"Chlorokybus" bilden "Zellpakete" und leben in feuchten Böden und Felsspalten

„Chlorokybus“ bilden „Zellpakete“ und leben in feuchten Böden und Felsspalten.

Pflan­zen­-­Ahn ent­puppt sich als viel­fäl­tig

In Schönbrunn wurde 1942 eine Alge entdeckt, die als „Neue luftlebige Algen aus Wien“ beschrieben wurde. Mittlerweile weiß man, dass diese Algengattung „Chlorokybus“ zu den am weitesten entfernten und ältesten Verwandten der Landpflanzen zählt. Forscher haben nun gezeigt, dass die Gattung nicht nur eine, sondern mindestens fünf verschiedene Arten enthält.

Vor etwa einer Milliarde Jahren fassten Süßwasseralgen Fuß an Land und brachten in der Folge eine erstaunliche Artenvielfalt von Pflanzen auf der Erde hervor. „Es haben damals viele Algen-Linien unabhängig voneinander das Land erobert, viele davon sind sicherlich auch wieder ausgestorben“, erklärte Co-Studienautor Thomas Pröschold vom Forschungsinstitut für Limnologie der Universität Innsbruck gegenüber der APA.

Aber noch heute existieren Verwandte dieser Pflanzen-Urahnen, etwa die vor rund 80 Jahren erstmals in Schönbrunn entdeckten „Chlorokybus“. Sie sind Nachkommen jener alten Algenvorfahren, von denen auch die modernen Landpflanzen und verschiedene andere Algen abstammen. Ein Forscherteam um Iker Irisarri und Tatyana Darienko von der Universität Göttingen, dem Pröschold angehört, hat diese Algenvertreter nun genauer unter die Lupe genommen.

Genetische Analyse zeigt Unterschiede

„Chlorokybus“ bilden „Zellpakete“ und leben in feuchten Böden und Felsspalten. „Sie sind selten zu finden und werden oft auch übersehen, da es morphologisch ähnliche Formen gibt, die aber zu anderen Grünalgenlinien gehören“, sagte Pröschold.

Die Wissenschafter haben für ihre Studie zunächst alle bekannten Algen, die „Chlorokybus“ zugeordnet werden können, aufgespürt und gescreent, einschließlich Kulturen aus öffentlichen Algensammlungen und Proben aus der Ukraine, Chile und Costa Rica. „Wir haben auch versucht, die Alge in Schönbrunn wiederzufinden, was uns leider nicht gelungen ist“, so der Biologe.
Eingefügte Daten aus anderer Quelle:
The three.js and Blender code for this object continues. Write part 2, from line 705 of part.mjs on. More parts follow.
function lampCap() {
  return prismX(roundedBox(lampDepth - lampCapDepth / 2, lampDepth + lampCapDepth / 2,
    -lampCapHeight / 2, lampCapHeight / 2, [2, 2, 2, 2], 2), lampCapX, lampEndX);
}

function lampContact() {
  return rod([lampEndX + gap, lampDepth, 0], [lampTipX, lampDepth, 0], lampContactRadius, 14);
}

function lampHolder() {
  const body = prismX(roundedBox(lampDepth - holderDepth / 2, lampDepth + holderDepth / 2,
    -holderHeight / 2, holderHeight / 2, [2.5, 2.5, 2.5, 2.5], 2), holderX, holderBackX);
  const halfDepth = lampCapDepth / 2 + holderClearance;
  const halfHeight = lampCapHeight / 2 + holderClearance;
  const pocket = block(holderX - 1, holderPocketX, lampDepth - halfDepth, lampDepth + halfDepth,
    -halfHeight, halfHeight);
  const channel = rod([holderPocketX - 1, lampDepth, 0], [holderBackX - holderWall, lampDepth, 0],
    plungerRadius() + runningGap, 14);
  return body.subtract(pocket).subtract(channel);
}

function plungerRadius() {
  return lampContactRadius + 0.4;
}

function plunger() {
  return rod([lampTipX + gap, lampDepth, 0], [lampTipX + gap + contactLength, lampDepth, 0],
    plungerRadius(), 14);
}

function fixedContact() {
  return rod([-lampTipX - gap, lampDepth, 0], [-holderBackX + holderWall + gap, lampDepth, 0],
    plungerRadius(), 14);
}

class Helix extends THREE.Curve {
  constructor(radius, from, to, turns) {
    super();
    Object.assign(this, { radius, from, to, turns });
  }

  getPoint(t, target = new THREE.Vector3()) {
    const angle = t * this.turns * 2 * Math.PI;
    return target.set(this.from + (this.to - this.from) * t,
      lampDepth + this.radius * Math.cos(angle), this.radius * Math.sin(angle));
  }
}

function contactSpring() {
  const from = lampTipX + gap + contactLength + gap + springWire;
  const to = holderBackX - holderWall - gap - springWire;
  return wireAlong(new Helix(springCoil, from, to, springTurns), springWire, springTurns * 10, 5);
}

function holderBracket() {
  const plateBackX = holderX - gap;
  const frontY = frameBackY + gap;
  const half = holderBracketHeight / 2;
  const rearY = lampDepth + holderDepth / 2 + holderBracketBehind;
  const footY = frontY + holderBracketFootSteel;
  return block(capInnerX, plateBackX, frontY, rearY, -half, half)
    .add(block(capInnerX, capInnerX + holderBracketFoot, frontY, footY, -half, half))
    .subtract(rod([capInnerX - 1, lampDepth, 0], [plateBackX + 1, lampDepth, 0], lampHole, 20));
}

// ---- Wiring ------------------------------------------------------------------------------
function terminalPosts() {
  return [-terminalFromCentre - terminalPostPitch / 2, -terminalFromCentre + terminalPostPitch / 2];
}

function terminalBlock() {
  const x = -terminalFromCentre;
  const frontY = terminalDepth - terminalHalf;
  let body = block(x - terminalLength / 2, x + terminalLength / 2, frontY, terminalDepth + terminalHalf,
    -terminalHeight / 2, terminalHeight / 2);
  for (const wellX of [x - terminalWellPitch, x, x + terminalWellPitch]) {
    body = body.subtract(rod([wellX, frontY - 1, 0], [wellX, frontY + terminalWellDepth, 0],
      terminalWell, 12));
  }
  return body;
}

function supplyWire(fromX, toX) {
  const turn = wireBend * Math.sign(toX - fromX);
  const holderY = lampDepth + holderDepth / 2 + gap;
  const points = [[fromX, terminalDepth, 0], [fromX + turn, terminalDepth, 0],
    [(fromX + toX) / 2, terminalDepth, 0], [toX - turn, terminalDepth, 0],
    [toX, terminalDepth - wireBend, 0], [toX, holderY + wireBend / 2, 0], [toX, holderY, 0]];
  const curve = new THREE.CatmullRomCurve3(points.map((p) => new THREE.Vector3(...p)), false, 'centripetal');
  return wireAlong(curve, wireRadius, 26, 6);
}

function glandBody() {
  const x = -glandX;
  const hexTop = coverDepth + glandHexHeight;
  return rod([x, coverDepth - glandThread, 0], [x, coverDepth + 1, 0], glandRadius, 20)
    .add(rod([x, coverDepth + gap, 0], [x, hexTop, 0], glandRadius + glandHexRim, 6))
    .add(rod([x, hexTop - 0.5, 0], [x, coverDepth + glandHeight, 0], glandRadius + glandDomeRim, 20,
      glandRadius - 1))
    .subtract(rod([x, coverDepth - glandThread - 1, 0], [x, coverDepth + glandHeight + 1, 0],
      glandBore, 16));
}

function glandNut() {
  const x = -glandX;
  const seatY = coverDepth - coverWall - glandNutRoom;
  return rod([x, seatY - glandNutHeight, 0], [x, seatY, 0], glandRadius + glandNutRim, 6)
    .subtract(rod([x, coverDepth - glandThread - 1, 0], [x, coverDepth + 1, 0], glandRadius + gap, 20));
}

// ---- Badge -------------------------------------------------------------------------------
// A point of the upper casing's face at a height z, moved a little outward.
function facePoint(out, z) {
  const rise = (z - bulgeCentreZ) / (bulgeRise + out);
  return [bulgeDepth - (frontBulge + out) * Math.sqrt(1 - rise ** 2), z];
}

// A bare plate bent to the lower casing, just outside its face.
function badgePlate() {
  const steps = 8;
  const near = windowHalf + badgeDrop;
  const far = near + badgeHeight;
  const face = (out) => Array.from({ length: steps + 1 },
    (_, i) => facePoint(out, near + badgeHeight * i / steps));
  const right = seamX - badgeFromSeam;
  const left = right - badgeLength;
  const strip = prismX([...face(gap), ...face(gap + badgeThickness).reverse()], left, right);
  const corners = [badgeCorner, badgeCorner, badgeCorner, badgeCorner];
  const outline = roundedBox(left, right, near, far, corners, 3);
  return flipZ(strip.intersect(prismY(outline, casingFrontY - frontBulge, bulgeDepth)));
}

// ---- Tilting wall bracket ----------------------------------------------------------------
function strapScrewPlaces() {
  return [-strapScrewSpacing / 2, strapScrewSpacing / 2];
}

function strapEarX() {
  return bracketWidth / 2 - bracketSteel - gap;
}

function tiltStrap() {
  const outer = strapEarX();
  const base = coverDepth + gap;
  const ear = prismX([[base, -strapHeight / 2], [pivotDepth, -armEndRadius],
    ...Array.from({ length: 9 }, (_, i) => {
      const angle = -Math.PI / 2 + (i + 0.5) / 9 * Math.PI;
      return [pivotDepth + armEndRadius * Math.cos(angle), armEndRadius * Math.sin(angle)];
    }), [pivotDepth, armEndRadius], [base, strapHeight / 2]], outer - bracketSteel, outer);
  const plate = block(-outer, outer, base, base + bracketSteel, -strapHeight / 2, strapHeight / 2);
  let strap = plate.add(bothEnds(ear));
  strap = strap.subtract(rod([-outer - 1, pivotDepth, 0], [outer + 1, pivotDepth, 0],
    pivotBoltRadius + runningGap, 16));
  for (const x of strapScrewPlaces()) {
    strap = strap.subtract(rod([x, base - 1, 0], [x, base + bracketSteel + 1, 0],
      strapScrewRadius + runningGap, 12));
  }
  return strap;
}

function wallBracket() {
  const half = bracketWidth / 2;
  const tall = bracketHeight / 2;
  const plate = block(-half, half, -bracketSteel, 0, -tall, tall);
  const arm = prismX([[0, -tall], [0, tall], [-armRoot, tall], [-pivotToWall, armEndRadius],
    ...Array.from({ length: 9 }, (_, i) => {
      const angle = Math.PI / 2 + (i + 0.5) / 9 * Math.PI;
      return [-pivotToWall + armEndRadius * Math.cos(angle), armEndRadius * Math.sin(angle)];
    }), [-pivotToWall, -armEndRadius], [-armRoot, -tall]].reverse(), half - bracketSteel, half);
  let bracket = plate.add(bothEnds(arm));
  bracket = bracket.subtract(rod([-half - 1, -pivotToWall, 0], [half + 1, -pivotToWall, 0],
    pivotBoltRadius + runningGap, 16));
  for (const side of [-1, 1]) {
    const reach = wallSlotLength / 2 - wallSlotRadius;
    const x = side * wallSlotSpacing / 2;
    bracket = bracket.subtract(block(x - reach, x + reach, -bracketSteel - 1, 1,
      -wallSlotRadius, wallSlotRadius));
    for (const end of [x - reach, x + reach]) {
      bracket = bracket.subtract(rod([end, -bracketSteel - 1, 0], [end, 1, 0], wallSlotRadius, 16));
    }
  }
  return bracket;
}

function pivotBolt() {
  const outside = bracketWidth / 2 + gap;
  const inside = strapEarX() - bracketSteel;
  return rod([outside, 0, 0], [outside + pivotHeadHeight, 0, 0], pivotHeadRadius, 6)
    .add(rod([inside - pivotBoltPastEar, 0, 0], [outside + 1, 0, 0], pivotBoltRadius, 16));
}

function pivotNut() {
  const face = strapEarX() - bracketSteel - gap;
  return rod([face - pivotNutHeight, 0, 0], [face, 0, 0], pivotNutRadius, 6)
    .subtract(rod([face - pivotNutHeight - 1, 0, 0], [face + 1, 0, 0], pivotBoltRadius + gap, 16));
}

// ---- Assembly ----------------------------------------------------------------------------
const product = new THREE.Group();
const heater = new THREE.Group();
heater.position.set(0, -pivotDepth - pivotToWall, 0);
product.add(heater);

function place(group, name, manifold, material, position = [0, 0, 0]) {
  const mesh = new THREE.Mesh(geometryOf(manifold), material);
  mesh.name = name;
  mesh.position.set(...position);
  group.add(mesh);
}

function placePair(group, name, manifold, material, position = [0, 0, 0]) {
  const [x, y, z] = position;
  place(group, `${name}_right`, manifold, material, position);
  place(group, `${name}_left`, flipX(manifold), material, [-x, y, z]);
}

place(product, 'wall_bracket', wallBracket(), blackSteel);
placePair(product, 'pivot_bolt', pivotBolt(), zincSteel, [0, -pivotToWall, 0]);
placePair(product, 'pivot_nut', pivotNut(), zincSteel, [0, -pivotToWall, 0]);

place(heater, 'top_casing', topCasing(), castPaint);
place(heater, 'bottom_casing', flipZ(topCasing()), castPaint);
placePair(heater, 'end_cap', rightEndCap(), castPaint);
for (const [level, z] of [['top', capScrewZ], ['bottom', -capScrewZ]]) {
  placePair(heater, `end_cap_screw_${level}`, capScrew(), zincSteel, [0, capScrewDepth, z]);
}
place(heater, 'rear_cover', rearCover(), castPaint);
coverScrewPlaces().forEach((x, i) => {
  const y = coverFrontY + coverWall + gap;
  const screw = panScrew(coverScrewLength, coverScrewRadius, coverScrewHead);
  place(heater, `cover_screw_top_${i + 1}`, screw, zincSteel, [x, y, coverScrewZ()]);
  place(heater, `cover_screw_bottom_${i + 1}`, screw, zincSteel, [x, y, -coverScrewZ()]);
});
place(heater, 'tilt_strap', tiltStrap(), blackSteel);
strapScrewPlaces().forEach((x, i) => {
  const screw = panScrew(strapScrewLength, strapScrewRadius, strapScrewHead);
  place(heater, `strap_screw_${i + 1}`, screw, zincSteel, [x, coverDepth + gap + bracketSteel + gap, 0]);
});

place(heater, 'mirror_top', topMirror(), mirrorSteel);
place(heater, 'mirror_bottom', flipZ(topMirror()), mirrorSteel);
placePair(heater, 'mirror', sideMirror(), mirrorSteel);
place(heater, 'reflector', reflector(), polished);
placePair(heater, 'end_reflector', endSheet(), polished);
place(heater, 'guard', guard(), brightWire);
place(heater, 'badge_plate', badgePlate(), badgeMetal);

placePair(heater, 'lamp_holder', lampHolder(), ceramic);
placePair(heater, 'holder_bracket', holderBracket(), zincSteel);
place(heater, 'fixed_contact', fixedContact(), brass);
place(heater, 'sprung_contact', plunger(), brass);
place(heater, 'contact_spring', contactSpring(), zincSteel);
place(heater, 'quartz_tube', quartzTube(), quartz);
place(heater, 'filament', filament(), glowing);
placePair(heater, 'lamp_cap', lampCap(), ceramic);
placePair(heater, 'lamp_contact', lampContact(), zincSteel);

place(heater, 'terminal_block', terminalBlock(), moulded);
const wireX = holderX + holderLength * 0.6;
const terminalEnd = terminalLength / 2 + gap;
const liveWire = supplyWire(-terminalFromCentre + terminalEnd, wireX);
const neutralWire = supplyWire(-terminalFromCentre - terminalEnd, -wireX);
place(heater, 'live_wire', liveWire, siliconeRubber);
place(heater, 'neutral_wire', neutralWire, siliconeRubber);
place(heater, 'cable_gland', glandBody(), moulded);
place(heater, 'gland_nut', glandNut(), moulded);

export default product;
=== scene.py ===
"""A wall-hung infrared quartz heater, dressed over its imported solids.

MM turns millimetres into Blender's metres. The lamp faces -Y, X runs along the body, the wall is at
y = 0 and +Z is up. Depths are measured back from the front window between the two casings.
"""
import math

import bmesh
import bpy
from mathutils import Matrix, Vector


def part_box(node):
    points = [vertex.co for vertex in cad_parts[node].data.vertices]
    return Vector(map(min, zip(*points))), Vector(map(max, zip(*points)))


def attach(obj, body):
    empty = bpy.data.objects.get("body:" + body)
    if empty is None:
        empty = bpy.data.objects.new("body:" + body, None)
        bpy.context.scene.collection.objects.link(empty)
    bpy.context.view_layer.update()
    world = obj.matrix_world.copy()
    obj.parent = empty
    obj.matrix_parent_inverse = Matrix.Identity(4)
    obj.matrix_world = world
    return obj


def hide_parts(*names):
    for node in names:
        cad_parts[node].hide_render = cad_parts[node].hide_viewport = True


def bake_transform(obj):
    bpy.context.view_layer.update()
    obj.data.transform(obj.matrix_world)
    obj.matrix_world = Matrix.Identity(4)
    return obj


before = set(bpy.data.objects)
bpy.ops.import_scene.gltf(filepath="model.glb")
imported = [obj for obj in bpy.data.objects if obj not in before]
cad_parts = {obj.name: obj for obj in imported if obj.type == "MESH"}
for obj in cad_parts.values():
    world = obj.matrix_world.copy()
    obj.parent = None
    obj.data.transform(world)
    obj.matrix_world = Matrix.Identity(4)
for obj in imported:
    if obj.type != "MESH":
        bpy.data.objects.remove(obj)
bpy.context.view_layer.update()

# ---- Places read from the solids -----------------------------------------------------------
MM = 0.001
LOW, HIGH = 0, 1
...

Der Grund dafür könnte sein, dass der Brunnen in den vergangenen Jahrzehnten restauriert wurde.

Bei der genetischen Analyse der aufgespürten Proben zeigten sich deutliche Unterschiede. Offensichtlich verbergen sich fünf verschiedene Arten unter einem einzigen gemeinsamen Namen, berichten die Wissenschafter im Fachjournal „Proceedings B“ der Royal Society. Diese werden als „kryptische Arten“ bezeichnet, weil sich selbst im Mikroskop keine offensichtlichen Unterschiede zwischen den fünf Arten zeigen.

Für die Wissenschafter ist es eine Überraschung, dass diese Algenarten so ähnlich aussehen, hätten sie sich doch über Millionen Jahre evolutionär voneinander entfernen können. Von der Erfassung der Artenvielfalt erhoffen sie sich auch neue Erkenntnisse über die Anpassung und Entwicklung der Landpflanzen und ihrer Algenverwandten.

Hintergrund ist, dass alle höheren Pflanzen - also die Landpflanzen gemeinsam mit einigen Algenlinien wie eben „Chlorokybus“ - zu den sogenannten Streptophyta zählen. Diese sind neben den Chlorophyta eine der zwei großen Linien, in die sich die grünen Pflanzen teilen. „Genomanalysen werden uns in Zukunft mehr Daten liefern, um zu verstehen, warum es nur in den Streptophyta zur großen Entwicklung von Landpflanzen gekommen ist“, so Pröschold. Dagegen gebe es viele Grünalgenlinien, die sich zu bekannten Pflanzen weiterentwickelt haben.